亡くなった兵士のポケットに入っていたナツメヤシ
サダム・フセインの写真やサダム・フセインの顔がのった昔のお札も。初期の頃はサダムを支持するバース党員もイスラム国に多く含まれていたからだ
室内にはアート作品も展示されていた。窓際で息子の帰りを待つ老いた母の顔。でもその窓には持ち主のいないドッグ・タッグが下がっており息子が帰ることは二度とないことを意味する

 だが、死者を悼んだり、資料として保存するというだけでなく、そこは同時にとても政治的な場所だった。

 イラクのシーア派最高権威のシスターニ師、ハッシェド・シャービーの有力者の1人ムハンディスの肖像画や写真もデカデカと掲げられていたからだ。特にムハンディスは、この私の訪問から約1年後、2020年1月にイランの革命防衛隊コッズ部隊のカーシム・スレイマニとともに米軍に殺害された人物でもある。アメリカ政府からはテロリストとして指定されていた。

ムハンディスの肖像画

 私は短いながらこのシーア派地域滞在の中で、ハッシェド・シャービーの人気を感じるようになった。志願したのは普通のシーア派の若者だったりするのである。

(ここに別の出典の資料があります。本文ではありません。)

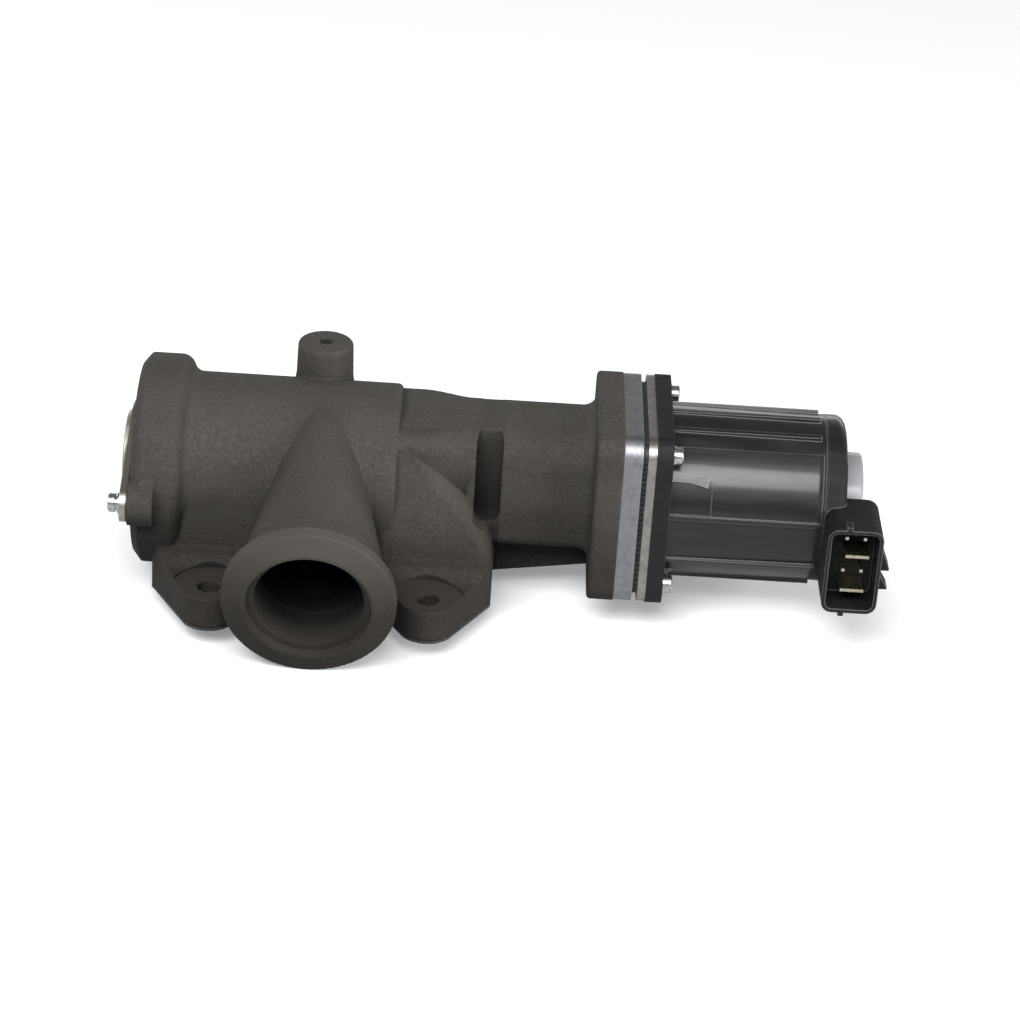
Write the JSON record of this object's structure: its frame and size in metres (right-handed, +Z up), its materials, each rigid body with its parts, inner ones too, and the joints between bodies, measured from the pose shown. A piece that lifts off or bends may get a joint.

 しかし、人々がハッシェド・シャービー内にあるシーア派組織のことも好むか好まないかは別問題なのかもしれないことも見えてきた。人々の反応から政治組織の話が出た時の表情や言葉少なな様子からそのことを感じる。

 ニュース記事によると、博物館を始める際、最初、文化省は知識人とアーティストが集まる象徴であるこの場所を使わせることにためらっていたそうだ。最終的には1階ではなく2階を使うということで落ち着いたらしい。イラク人の中でもいろいろと意見が割れたのである。

博物館内にあったシーア派政治組織、アサイブ・アル・ハックの旗

愛されるムタナビ地区

 そんな政治的なものを見た後だったが、ムタナビ通りはこの地区に暮らす人たちの愛で溢れているように感じた。昼食は有名なクッバ屋で昼ごはんを食べ、遊覧船に乗り、マネキン博物館を訪ねた。

昼食に食べたクッバ。バグダッドのクッバはドーム型。ひき肉を小麦粉の厚い皮で包んでスープで煮た料理
ムタナビ通りからすぐ近くの一角には昔、ユダヤ人が住んでいた。2017 年頃には芸術家たちが暮らしていたらしく、家々の扉や壁には鮮やかな絵が描かれていた
マネキン博物館にて。嫁にばかり気を使って自分をないがしろにしていると息子を怒る母親

 ラフィッドとの別れはあっという間だった。

 「今日は時間がもうないから無理だけど、また今度バグダッドに来たらいろいろ案内するから!」

 路上でさようならをして、押し込まれるようにタクシーに乗る。もっとしんみりとするかと思ったがあっという間の別れだった。

 いつか彼女はこう言った。

 「一緒に旅をするとその人のいいところも悪いところも見えてしまう。私たちは一緒に旅をした。もうお互いを見ている。友達だね」

 私にとっても、この旅で一番嬉しかったことは彼女と出会えたことだった。